The busy Woodrow Wilson Bridge comes into view. "Hey Dad, the GPS stopped working," announces Ian from the helm. We are obviously close enough to the nation's capital for such navigation devices to be jammed for security reasons. Very clever, and kind of spooky too, we agree. Commercial jets streak low over our heads, taking off and landing at Reagan International Airport, as if to welcome us to the bustle of the city. We approach James Creek Marina, situated where the Anacostia River meets the Potomac, and tie up our wide-beamed boat at an outer pier. I had called ahead to secure such a berth, and the staff is most helpful.

"Can you believe we got here by boat?" the boys marvel as we walk past the busy fish market on our way to the Washington Monument and the Mall. Indeed, this becomes an oft-repeated sentiment on our brief overnight visit to the nation's capital. I mean, really, we just sailed up and walked to the National Mall!

Heading back downstream the next day, we make our way to the Virginia home of an even more famous Revolutionary War general: Mount Vernon, the estate of George Washington. Our cell-phoned request to tie up at Mount Vernon's pier is met with a courteous reply that we would be welcome to do so. A kind security guard greets us as we tie up Go-Go Girl, and we spend the afternoon touring this beautifully restored and profoundly historic estate”which once comprised five distinct farms and 8,000 acres.
The next day we take a detour up the Occoquan River. As we tie up to the pier of a large powerboat marina, a good-natured boatyard attendant grins and says, "Hey, don't you know you have to have a motor as big as the state of Rhode Island to tie up here?" Laughing, he points us to the town where we take a brief walking tour before putt-putting out of the river with our meager but entirely sufficient eight horses.

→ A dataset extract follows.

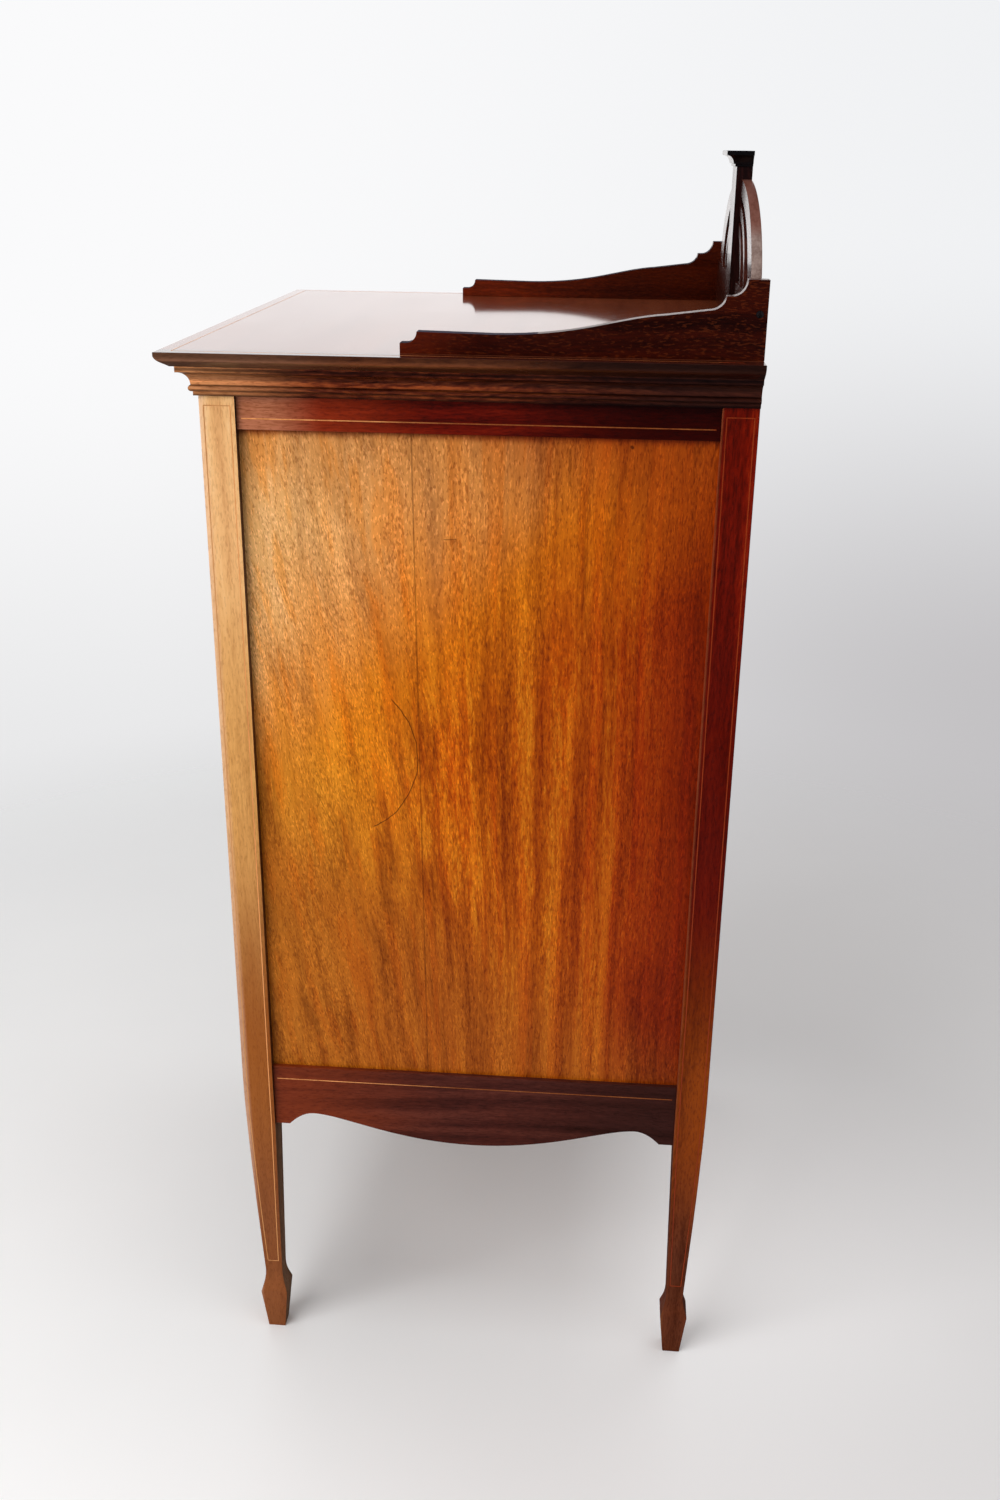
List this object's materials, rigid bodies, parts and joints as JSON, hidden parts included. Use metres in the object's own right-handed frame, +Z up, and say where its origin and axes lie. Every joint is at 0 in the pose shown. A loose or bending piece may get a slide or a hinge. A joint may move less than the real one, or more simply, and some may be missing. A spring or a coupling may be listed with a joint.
{
  "type": "music cabinet",
  "caption": "Upright mahogany music cabinet on tapered spade-foot legs, with shaped aprons, a low gallery with an arched pierced back, and one hinged, locking door over shelves.",
  "frame": {"origin": "on the floor, under the middle of the whole cabinet's box", "axes": "+Z up; the door faces -Y; +X is to the right of someone who faces the door"},
  "size_m": [0.51, 0.44, 1.069],
  "materials": {
    "mahogany_panel": "polished golden mahogany veneer",
    "mahogany_frame": "polished red-brown mahogany",
    "mahogany_dark": "polished dark mahogany",
    "inner_wood": "matte unpolished secondary wood",
    "brass": "aged brass",
    "steel": "dull steel"
  },
  "bodies": {
    "case": {"leg_front_right": "mahogany_frame", "leg_front_left": "mahogany_frame", "leg_back_right": "mahogany_frame", "leg_back_left": "mahogany_frame", "side_panel_right": "mahogany_panel", "side_panel_left": "mahogany_panel", "side_top_rail_right": "mahogany_dark", "side_top_rail_left": "mahogany_dark", "side_apron_right": "mahogany_dark", "side_apron_left": "mahogany_dark", "front_top_rail": "mahogany_dark", "front_apron": "mahogany_dark", "back_top_rail": "inner_wood", "back_bottom_rail": "inner_wood", "back_board_right": "inner_wood", "back_board_middle": "inner_wood", "back_board_left": "inner_wood", "bottom_board": "inner_wood", "bottom_cleats": "inner_wood", "top_board": "mahogany_dark", "glue_blocks": "inner_wood", "cornice_front": "mahogany_dark", "cornice_right": "mahogany_dark", "cornice_left": "mahogany_dark", "gallery_rail_right": "mahogany_dark", "gallery_rail_left": "mahogany_dark", "gallery_back_rail": "mahogany_dark", "gallery_arch_right": "mahogany_dark", "gallery_arch_left": "mahogany_dark", "gallery_bars_right": "mahogany_dark", "gallery_bars_left": "mahogany_dark", "gallery_post": "mahogany_dark", "gallery_cap": "mahogany_dark", "gallery_screws": "steel", "shelf_1": "inner_wood", "shelf_2": "inner_wood", "shelf_3": "inner_wood", "shelf_4": "inner_wood", "shelf_5": "inner_wood", "shelf_bearers_right": "inner_wood", "shelf_bearers_left": "inner_wood", "door_stop": "inner_wood", "strike_plate": "brass", "hinge_leaf_leg_upper": "brass", "hinge_leaf_leg_lower": "brass", "hinge_leg_screws": "brass", "hinge_pins": "steel"},
    "door": {"door_stile_hinge": "mahogany_frame", "door_stile_lock": "mahogany_frame", "door_rail_top": "mahogany_frame", "door_rail_bottom": "mahogany_frame", "door_panel": "mahogany_panel", "door_beads": "mahogany_dark", "hinge_leaf_door_upper": "brass", "hinge_leaf_door_lower": "brass", "hinge_door_screws": "brass", "lock_case": "brass", "escutcheon": "brass"},
    "bolt": {"lock_bolt": "steel"},
    "key": {"key": "brass"}
  },
  "joints": [
    {"name": "door_hinge", "type": "hinge", "parent": "case", "child": "door", "pos_m": [0.2025, -0.197, 0.5875], "axis": [0, 0, 1], "range_deg": [0, 110]},
    {"name": "key_turn", "type": "hinge", "parent": "door", "child": "key", "pos_m": [-0.182, -0.2, 0.58283], "axis": [0, -1, 0], "range_deg": [0, 185]},
    {"name": "bolt_slide", "type": "slide", "parent": "door", "child": "bolt", "axis": [-1, 0, 0], "range_m": [0, 0.007]}
  ],
  "couplings": [
    {"joint": "key_turn", "follows": "bolt_slide", "rad_per_m": 448.79}
  ]
}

The author writing Just downstream of the 301 Bridge, on an overcast day promising of drizzle, we are approached by an important-looking vessel with "Range Patrol" lettered on its hull. Pulling aside us, the two-man crew courteously advises us of the explosives exercises taking place at the U.S. Navy's Dahlgren weapons facility. So that is what the distant booms are all about! We are given navigational directions and told to monitor our radio for further instructions as we proceed down the river. Before leaving the area we are handed off to two more range boats whose crews ensure our safe passage.

Our next stop along the Virginia shore is Colonial Beach, which clings to its 1920s-beach-resort aura. We spend the night tied up in Monroe Creek at a pier not far from the whimsically named Winkie Doodle Point. Before dark we stroll the park and boardwalk, enjoying dripping ice cream cones from the beachfront parlor.

The sunset this night is particularly stunning, and I take it in while cradled in Go-Go Girl's netting, lazily writing in my journal. Marybeth is reading, and the boys are playing scrabble in the cockpit. A few more days and our Potomac cruise will come to an end. We'll enjoy visiting a few other places like Coles Point and Kinsale, before sailing home. But for this brief moment time stands still. This historic river has captivated and engaged us and has been the perfect setting for a family sojourn. As the orange sun dips below the silently blazing western sky I place my hands behind my head and smile. Life is good.